- Toward a Normative and Institutional Framework for Cosmopolitan Justice
Shared Human Vulnerability
In this essay my general objective is limited to arguing for the need to construct and sustain a legitimate and viable normative framework for cosmopolitan justice. However, I will open this discussion on a personal note. I believe myself to be a cosmopolitan out of personal experience. I find myself to be of many places at once, and I feel that I can understand, relate to, and empathize with people of other places and experiences. However, in recent times I have been questioning myself seriously over the real meaning of what it is to be cosmopolitan. The weeks that followed September 11, 2001, were a deeply challenging time for me. This was so at the time and has been so since for many Muslims, and for those living in the United States in particular. Being a Muslim from Sudan, living in the United States, I was asked to talk about that tragic event almost every week, in both churches and synagogues as well as on college campuses and to the media. From the start, I condemned the terrorist attacks while also asking audiences to understand—though certainly not condone—such atrocities within the larger context of the profound moral and political failure of the foreign policy of the United States, particularly in relation to the Middle East. At the time, I also cautioned against a military retaliation, but with the beginning of the American military bombardment of Afghanistan on October 7 of that year my worst fears were realized.
At some point during that period I began to notice how I was using personal pronouns like "we," "you," "I," and "us." In addressing American audiences I would say "you," and at some point I would talk about "we" and sometimes "us." I therefore began to reflect on what these terms include and what they exclude. Who is the "we," who is the "us," and who is the "I" at a given time and place, and what do these terms really mean? In which moments am I included or excluded in each of these pronouns, and in what sense is that inclusion or exclusion different from or similar to that of my various audiences?
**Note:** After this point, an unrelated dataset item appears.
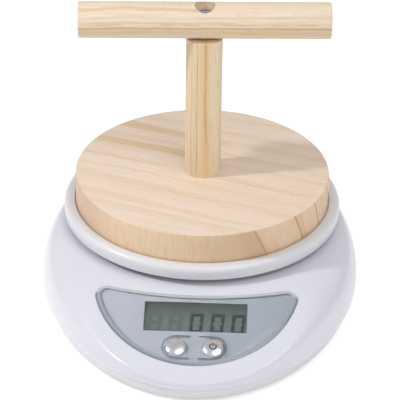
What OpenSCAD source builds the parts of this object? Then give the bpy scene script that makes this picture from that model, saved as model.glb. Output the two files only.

I strongly condemn both the terrorist attacks of September 11 and the unilateral military retaliation against Afghanistan that followed, and more strongly the colonization of Iraq since March 2003.1 I also feel that "we"—in the varying ways and degrees that accord with the range of possible uses of this pronoun—have failed to respond appropriately to the challenge [End Page 51] of terrorism.2 This is so because terrorism is ultimately a challenge both to our human decency and to our sense of responsibility for what we do, including for what is done on our behalf or in our name, with our approval or acquiescence. In this regard, I see no distinction between actions that are formally characterized as terrorist by nonstate actors or similar acts of arbitrary violence by a government. To the extent that all of us, in our respective situations, have supported, encouraged, or been indifferent to the political violence of various perpetrators in many places, as well as to the underlying causes of such violence, the terrorists have succeeded and we have failed. One's individual and collective responsibility and failure will vary according to one's identity and location in relation to the perpetrators of political violence and to the grievances or hegemonic projects that have driven it, whether or not it is characterized as "terrorism" in a given case. The questions that I wish to raise in relation to this point and for the purposes of this essay include, what difference does being cosmopolitan make in relation to this problem? And, more generally, can one really be of multiple identities and locations simultaneously, and how does this affect one's responsibility?
Many lessons and insights can already be drawn, and will continue to unfold, from the atrocities of September 11. But the immediate point that is tragically demonstrated by these attacks—and in similar ones that have taken place since—is...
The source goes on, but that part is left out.